Sandia Labs increases efforts at abusing lithium-ion batteries for safety research

Aug 13, 2019 08:48 PM ET
Sandia Labs increases efforts at abusing lithium-ion batteries for safety research
According to a press release from Sandia National Laboratories, the testing lab now uses an indoor tower to drop 200-lb+ weights on lithium-ion batteries in efforts to learn more about how batteries respond to stress. This will be especially helpful in understanding how electric vehicle batteries may respond in an automobile accident.

“This becomes our ninth way of killing a battery,” said Sandia battery-abuse testing engineer Chris Grosso. “It hits with so much force that so far we are just chopping the batteries in half.”

The constant push for more storage and power drives the need for tests such as those offered by the new drop tower, said Sandia mechanical engineer June Stanley.

“As far as we know nobody in the U.S. has done any drop tests for impact testing like this,” Stanley said. The data collected will aid  in developing safer, more reliable batteries with more efficient performance.

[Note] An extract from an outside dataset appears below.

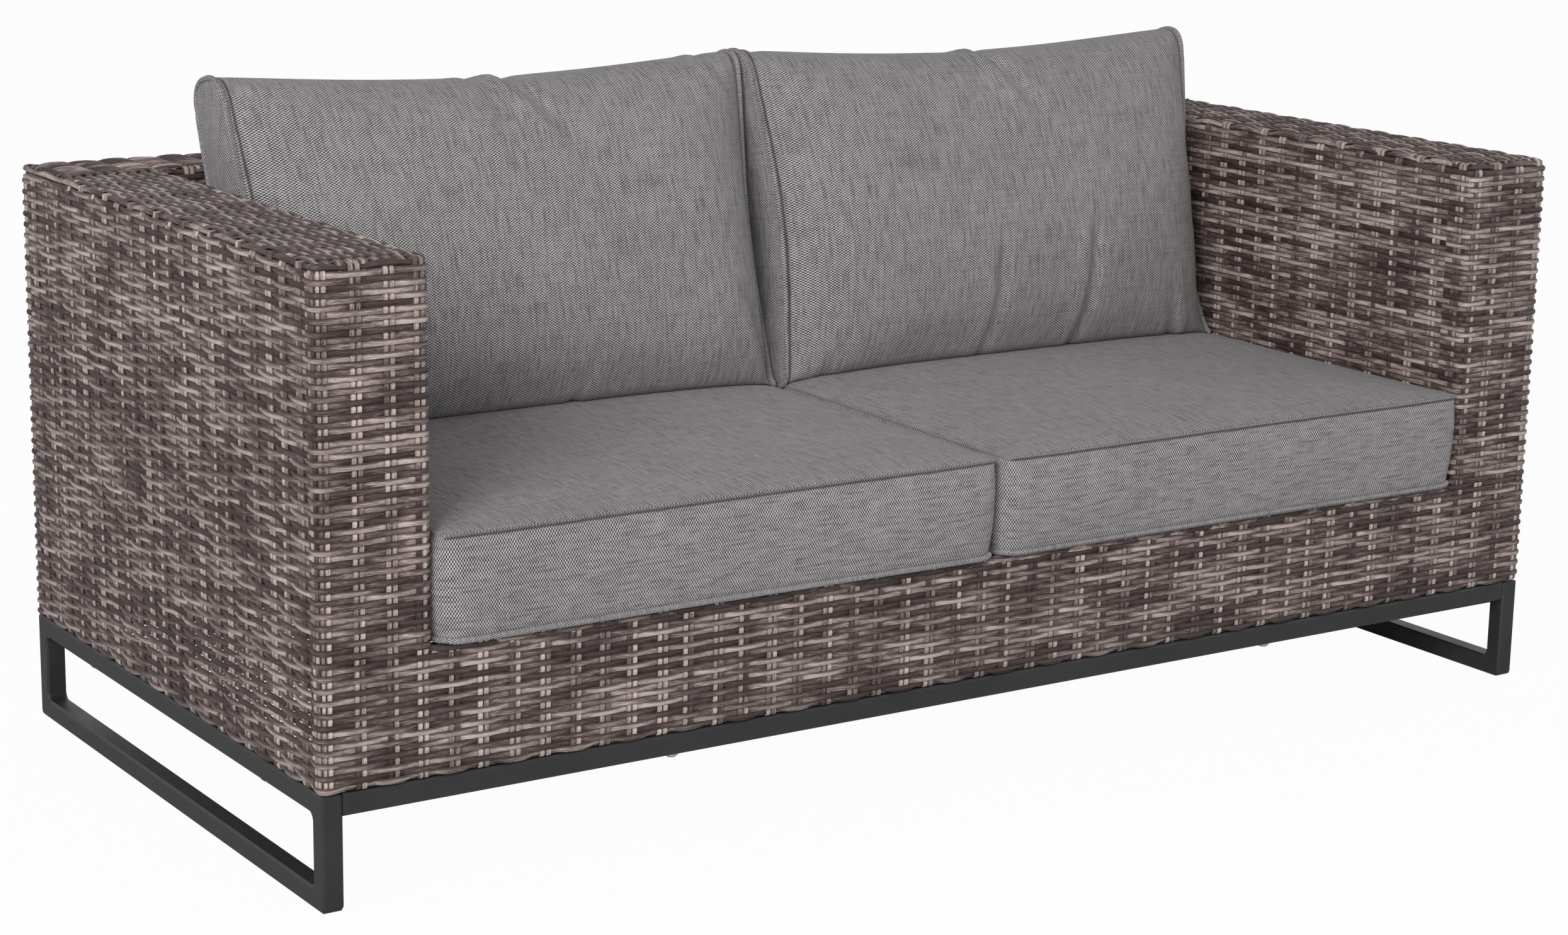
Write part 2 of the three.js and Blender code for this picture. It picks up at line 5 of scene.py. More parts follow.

It will also help in responding to emergencies, such as electric-vehicle crashes, she said.

“An impact test like this is more real world, more realistic to what would happen,” she said. “The test can give us a better understanding for first responders and how they handle an emergency. It can also be beneficial for industry researching and developing new technology.”

The drop tower is inside a 14-ft tall hangar-type building that can easily be vented and cleared if there’s smoke from a battery fire. Researchers control the tower remotely and watch the action on monitors inside a trailer parked about 30 yd away.

A battery sits in a steel tray bolted to a load cell to measure the impact force at the base of the tower as a weight of at least 200 lb is perched above at heights up to 8 ft, 8 in. The push of a button unleashes the weight, and gravity takes over. Wires connected to the battery and the tower measure speed, force, temperature and voltage. Cameras record the impact and resulting carnage. Data flashes to computers in the trailer.

So far, the team has tested single-cell lithium-ion batteries and a 12-pack of such batteries taped together. While, the tests have not produced the sparks and heat that would occur in a slower-moving hydraulic crush test, they have collected useful data, Stanley said.

In the aftermath of the drop, the batteries are unstable and the safety status of about half the cells is unknown, she said. “It certainly helps with a better understanding for first responders to handle a situation like that.”

The maximum weight that can be used to smash, crush or chop a battery is 500 lb because of the components chosen, Grosso said. “That can easily be upgraded, if needed, and we can keep adding weight to get more force.”